■ DATA SECTION:
╔══

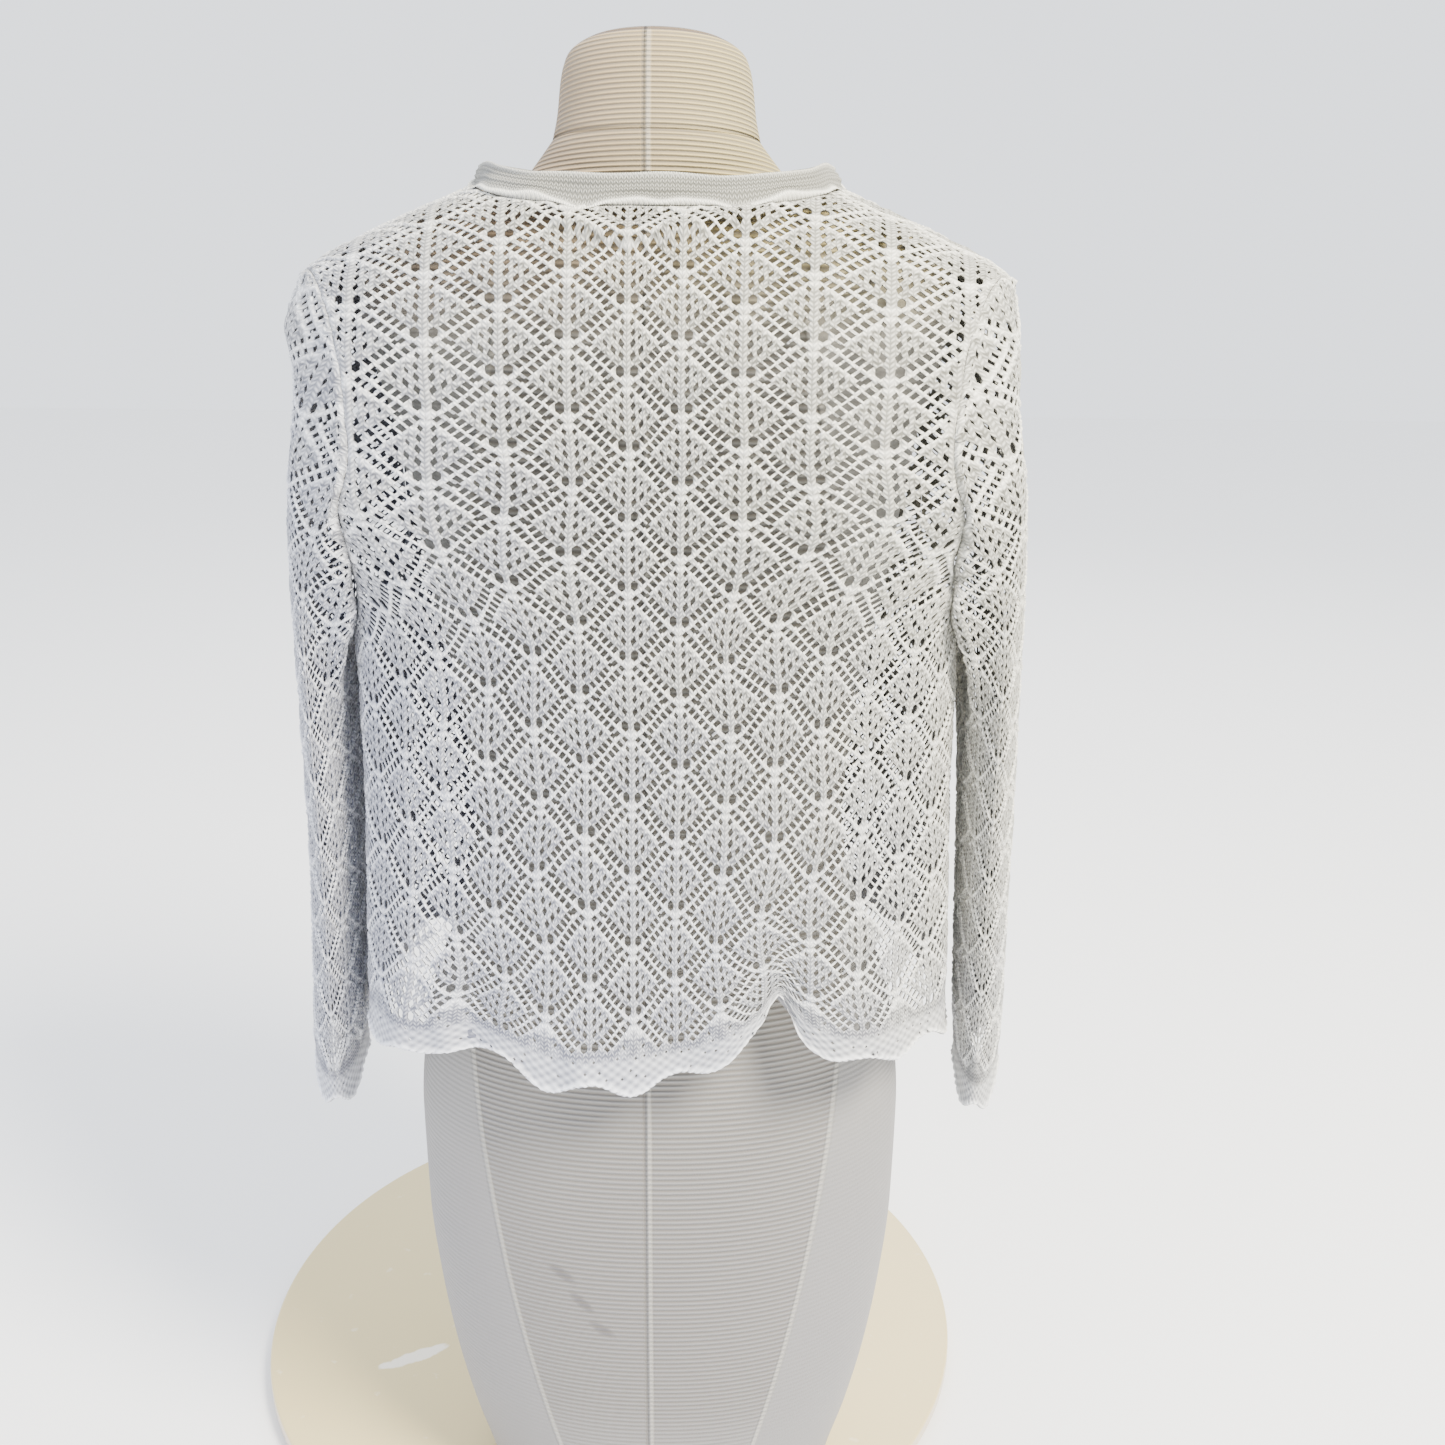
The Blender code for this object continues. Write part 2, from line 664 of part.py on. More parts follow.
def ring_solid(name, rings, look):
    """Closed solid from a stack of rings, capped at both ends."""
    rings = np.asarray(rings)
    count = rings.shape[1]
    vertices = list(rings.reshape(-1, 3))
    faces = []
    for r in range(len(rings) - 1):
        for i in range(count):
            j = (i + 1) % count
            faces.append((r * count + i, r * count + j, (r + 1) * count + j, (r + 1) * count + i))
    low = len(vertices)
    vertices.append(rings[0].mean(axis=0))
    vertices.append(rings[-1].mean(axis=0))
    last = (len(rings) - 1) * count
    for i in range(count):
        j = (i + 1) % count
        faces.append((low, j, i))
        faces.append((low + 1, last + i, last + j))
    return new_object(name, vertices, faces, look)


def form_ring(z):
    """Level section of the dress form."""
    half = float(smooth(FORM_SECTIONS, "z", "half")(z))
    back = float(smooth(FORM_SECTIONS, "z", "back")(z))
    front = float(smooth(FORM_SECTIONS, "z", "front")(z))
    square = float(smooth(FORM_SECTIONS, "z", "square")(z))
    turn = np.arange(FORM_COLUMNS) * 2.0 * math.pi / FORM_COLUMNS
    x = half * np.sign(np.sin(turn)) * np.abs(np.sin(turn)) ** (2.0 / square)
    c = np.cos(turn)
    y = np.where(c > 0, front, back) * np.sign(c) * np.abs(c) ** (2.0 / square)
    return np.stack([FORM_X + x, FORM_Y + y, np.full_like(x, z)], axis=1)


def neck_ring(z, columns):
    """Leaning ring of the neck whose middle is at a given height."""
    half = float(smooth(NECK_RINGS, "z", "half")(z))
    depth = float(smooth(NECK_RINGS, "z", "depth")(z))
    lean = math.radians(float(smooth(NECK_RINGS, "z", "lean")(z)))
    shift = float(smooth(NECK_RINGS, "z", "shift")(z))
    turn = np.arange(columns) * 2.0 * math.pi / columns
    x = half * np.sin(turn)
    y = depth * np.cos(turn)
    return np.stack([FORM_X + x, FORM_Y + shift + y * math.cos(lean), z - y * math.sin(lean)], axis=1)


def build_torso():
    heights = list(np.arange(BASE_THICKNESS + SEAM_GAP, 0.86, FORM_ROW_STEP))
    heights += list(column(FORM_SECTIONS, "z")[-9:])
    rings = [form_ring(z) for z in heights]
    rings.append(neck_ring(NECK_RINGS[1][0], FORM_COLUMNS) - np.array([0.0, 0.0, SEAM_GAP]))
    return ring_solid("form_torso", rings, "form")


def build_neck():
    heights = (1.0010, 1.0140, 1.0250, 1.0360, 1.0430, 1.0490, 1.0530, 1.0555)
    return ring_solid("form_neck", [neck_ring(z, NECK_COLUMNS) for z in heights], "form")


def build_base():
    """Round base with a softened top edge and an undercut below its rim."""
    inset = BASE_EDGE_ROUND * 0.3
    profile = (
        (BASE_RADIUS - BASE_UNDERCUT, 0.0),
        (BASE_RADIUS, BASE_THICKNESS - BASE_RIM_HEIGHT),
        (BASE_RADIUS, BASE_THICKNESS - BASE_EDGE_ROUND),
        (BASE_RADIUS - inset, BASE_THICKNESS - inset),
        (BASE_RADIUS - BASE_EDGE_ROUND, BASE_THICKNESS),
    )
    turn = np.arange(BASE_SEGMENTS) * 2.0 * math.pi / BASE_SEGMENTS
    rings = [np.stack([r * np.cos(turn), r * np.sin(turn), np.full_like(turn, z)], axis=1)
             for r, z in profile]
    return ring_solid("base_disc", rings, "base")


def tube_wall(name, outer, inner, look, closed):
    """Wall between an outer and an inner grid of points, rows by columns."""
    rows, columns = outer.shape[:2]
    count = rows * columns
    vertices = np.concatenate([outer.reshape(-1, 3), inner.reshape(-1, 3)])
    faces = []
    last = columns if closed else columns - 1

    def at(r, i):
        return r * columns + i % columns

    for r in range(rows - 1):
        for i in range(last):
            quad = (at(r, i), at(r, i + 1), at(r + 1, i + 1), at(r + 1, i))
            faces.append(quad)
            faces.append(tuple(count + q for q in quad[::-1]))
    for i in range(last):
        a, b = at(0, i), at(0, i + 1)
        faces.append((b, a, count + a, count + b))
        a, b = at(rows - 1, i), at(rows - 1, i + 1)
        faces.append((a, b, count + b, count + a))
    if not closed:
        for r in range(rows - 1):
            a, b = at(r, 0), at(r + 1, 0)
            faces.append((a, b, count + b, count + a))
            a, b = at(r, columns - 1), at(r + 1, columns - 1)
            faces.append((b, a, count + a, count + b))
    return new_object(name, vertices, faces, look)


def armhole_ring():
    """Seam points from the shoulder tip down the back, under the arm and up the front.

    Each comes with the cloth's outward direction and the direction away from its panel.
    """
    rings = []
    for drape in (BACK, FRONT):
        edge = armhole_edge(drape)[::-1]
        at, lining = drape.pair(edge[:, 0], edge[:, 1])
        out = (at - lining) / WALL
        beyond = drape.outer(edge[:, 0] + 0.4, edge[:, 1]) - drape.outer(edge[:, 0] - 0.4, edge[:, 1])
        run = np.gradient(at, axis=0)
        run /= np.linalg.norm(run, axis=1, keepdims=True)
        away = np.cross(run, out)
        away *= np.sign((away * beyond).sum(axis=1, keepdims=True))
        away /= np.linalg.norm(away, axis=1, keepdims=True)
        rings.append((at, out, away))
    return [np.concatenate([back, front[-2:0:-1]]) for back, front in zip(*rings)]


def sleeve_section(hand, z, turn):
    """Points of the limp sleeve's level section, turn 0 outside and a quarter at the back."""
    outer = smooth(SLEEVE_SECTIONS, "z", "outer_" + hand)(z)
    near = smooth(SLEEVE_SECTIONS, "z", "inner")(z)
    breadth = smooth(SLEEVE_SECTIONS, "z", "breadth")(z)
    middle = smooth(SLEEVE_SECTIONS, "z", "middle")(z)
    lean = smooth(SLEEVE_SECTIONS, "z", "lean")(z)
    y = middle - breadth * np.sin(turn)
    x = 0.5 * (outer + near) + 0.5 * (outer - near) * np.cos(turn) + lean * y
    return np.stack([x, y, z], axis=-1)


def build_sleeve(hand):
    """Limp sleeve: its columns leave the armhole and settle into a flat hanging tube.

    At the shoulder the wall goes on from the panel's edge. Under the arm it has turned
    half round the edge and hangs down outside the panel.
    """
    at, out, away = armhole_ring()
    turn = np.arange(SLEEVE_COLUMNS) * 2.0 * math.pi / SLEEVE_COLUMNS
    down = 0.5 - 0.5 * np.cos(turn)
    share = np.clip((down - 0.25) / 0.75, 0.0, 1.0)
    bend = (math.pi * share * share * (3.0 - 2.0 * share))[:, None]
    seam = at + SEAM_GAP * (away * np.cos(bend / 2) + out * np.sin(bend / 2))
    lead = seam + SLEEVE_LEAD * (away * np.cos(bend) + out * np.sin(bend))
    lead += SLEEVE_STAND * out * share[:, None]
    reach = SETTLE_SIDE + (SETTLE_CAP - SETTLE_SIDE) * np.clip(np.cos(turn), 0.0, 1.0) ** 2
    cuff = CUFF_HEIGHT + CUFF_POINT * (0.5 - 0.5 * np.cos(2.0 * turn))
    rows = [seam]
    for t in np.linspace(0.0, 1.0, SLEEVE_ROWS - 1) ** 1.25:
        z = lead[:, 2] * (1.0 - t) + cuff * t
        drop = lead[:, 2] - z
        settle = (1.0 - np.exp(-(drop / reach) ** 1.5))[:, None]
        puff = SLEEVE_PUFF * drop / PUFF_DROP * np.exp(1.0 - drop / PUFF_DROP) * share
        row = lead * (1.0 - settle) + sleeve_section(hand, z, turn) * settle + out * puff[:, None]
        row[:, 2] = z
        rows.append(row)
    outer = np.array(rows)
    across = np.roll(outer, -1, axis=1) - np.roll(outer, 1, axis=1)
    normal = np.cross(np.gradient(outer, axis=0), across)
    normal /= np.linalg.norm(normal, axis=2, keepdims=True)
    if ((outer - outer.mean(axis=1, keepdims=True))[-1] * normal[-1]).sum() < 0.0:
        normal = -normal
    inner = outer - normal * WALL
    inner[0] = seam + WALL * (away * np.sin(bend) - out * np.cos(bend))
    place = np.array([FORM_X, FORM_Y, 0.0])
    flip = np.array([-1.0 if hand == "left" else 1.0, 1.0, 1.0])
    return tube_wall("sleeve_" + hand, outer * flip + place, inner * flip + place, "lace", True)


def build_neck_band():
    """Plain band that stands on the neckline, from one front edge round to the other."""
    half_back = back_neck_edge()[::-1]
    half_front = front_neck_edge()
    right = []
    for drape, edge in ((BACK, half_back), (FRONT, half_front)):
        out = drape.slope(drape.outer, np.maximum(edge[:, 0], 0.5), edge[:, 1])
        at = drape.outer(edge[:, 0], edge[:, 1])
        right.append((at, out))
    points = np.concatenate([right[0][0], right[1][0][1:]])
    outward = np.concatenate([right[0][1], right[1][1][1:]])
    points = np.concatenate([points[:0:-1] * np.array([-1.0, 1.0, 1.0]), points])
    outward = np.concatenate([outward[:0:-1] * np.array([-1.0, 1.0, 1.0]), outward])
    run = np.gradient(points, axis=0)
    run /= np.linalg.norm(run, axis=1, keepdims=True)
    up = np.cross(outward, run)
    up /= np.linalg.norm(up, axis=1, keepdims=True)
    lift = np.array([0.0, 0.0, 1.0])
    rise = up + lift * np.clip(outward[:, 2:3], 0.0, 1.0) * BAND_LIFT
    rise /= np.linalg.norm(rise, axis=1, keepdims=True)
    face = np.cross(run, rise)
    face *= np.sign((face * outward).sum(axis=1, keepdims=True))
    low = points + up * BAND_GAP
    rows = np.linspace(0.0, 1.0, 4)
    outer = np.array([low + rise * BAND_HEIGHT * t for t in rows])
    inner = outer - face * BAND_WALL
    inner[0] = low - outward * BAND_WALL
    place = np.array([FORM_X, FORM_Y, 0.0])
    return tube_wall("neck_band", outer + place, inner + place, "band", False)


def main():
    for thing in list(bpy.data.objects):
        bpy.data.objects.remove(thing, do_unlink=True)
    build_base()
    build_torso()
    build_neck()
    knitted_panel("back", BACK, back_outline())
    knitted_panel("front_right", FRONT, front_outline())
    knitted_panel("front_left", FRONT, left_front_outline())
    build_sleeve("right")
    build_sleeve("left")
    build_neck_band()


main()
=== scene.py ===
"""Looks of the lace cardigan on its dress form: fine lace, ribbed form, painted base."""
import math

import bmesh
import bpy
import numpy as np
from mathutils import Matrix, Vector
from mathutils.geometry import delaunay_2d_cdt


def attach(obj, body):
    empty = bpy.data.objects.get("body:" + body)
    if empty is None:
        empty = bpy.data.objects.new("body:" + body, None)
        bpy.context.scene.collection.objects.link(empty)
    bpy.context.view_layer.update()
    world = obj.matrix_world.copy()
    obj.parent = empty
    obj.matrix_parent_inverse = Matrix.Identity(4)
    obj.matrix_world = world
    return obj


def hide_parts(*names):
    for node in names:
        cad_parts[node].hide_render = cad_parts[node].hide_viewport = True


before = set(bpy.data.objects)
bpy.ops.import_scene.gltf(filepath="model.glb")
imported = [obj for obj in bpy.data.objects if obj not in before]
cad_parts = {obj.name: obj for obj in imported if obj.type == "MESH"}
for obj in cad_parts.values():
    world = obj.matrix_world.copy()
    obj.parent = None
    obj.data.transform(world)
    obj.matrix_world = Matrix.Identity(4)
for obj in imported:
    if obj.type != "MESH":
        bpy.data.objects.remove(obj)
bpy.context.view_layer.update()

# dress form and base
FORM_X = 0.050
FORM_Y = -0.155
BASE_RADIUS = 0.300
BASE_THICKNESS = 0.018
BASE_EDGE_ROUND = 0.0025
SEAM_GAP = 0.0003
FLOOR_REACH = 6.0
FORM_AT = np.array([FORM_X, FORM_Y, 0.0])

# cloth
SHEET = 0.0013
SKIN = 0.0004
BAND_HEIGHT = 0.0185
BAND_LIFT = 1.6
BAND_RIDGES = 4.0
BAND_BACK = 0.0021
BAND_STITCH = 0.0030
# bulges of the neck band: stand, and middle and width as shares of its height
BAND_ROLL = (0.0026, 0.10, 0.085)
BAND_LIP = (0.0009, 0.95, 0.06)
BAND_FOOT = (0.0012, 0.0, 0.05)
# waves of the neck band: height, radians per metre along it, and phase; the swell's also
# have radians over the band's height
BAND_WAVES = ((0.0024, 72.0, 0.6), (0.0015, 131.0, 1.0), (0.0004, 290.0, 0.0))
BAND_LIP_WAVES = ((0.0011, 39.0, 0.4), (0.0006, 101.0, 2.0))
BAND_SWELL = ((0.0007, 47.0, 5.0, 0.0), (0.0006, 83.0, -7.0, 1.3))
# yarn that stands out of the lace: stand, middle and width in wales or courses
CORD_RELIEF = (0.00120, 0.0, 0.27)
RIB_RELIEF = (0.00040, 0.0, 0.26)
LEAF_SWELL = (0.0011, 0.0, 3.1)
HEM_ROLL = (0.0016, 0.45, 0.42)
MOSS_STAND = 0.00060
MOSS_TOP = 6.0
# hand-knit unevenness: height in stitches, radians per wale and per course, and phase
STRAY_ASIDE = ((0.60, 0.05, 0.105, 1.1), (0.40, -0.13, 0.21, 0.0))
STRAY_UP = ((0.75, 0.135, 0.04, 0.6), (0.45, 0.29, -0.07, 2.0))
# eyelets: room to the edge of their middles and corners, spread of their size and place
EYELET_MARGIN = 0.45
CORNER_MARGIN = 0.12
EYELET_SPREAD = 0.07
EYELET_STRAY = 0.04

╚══

■ WORK INSTRUCTIONS:
Return exactly the lines from the beginning of the data above through the one containing "np.full_like(x, z)], axis=1)", please. Include both end lines and add nothing else.

■ COMPLETE ANSWER:
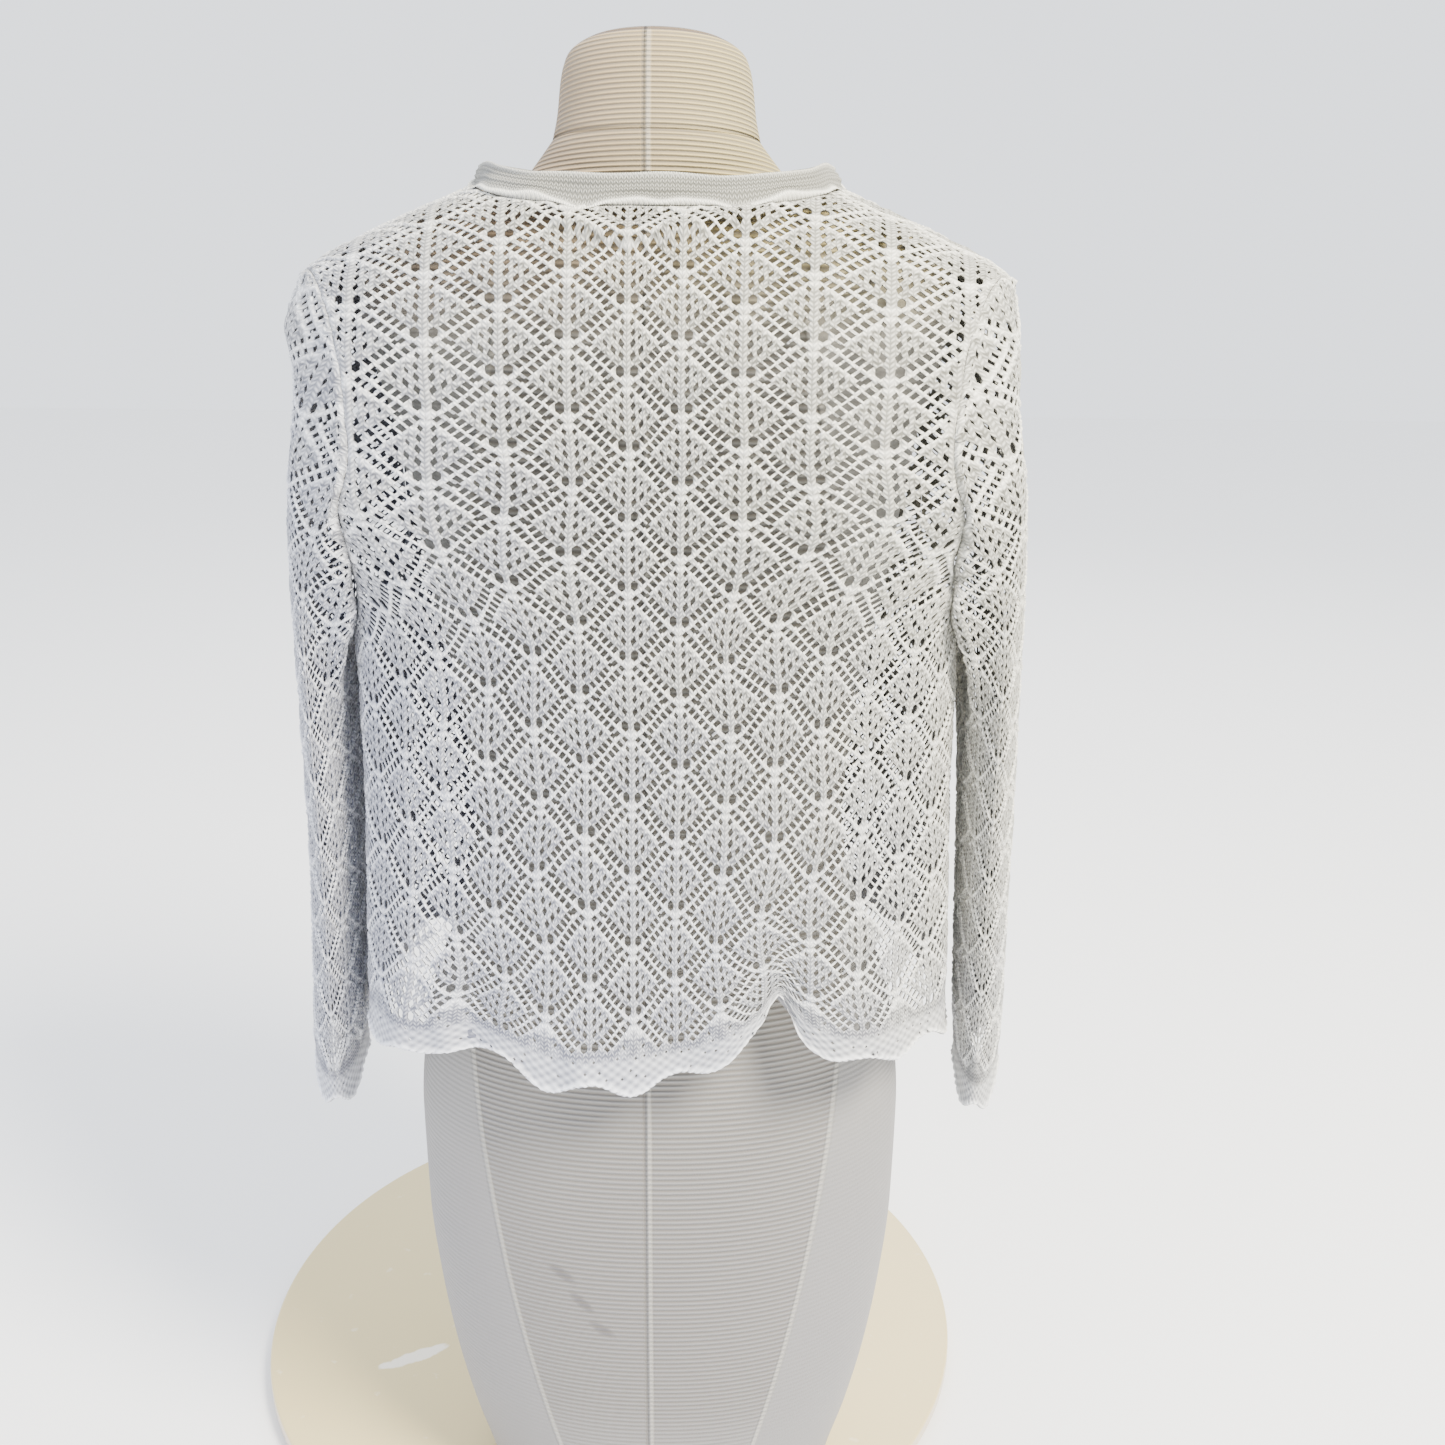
The Blender code for this object continues. Write part 2, from line 664 of part.py on. More parts follow.
def ring_solid(name, rings, look):
    """Closed solid from a stack of rings, capped at both ends."""
    rings = np.asarray(rings)
    count = rings.shape[1]
    vertices = list(rings.reshape(-1, 3))
    faces = []
    for r in range(len(rings) - 1):
        for i in range(count):
            j = (i + 1) % count
            faces.append((r * count + i, r * count + j, (r + 1) * count + j, (r + 1) * count + i))
    low = len(vertices)
    vertices.append(rings[0].mean(axis=0))
    vertices.append(rings[-1].mean(axis=0))
    last = (len(rings) - 1) * count
    for i in range(count):
        j = (i + 1) % count
        faces.append((low, j, i))
        faces.append((low + 1, last + i, last + j))
    return new_object(name, vertices, faces, look)


def form_ring(z):
    """Level section of the dress form."""
    half = float(smooth(FORM_SECTIONS, "z", "half")(z))
    back = float(smooth(FORM_SECTIONS, "z", "back")(z))
    front = float(smooth(FORM_SECTIONS, "z", "front")(z))
    square = float(smooth(FORM_SECTIONS, "z", "square")(z))
    turn = np.arange(FORM_COLUMNS) * 2.0 * math.pi / FORM_COLUMNS
    x = half * np.sign(np.sin(turn)) * np.abs(np.sin(turn)) ** (2.0 / square)
    c = np.cos(turn)
    y = np.where(c > 0, front, back) * np.sign(c) * np.abs(c) ** (2.0 / square)
    return np.stack([FORM_X + x, FORM_Y + y, np.full_like(x, z)], axis=1)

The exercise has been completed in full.